Friday, November 14, 2014

Probable Self, Dreaming Self, Subconscious and Ego

Seth Early Sessions, Vol 5, Session 233

I would like to add somewhat to our discussion concerning inverted time and probable events.

If you recall, we mentioned the fact that the dreaming self has its own memories. It has memories of all of its dream experiences. To you this might mean that it has memory of its past, and indeed to you memory itself is dependent upon the existence of a past, or it is meaningless.

To the dreaming self however, past, present and future as such do not exist, and yet it has what you term memory. How can this be?

All experience as I have told you is basically simultaneous, and the dreaming self is simply aware of its experiences in their entirety.
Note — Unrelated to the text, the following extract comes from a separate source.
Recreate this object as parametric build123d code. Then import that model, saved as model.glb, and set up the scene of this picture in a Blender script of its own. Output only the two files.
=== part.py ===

(Seth began to talk about the simultaneity of basic reality in the 41st session, which dealt with the spacious present, see Volume 1.)

You are not aware of your experiences in their entirety, for you experience events in a consecutive manner. You are therefore aware of your dreams only in a consecutive manner. You are hardly familiar with all of the dream experiences of your dreaming self, and barely familiar with any of their implications. The dreaming self is to some considerable degree conscious of the self which we shall here term the probable self.
The probable self is somewhat like a twin self to the dreaming personality, for neither the experiences of the dreaming self nor the probable self occur within the complete radius of physical reality.

There is a constant give and take between the probable self and the dreaming self, for much data is received, particularly by the dreaming personality from the probable self, or the self that experiences what the ego would term probable events.

This data is often wound by the dreaming self into a dream drama, which informs the subconscious of dangers, or of the probable success, of any given event which is being considered by the subconscious as suitable for physical actuality.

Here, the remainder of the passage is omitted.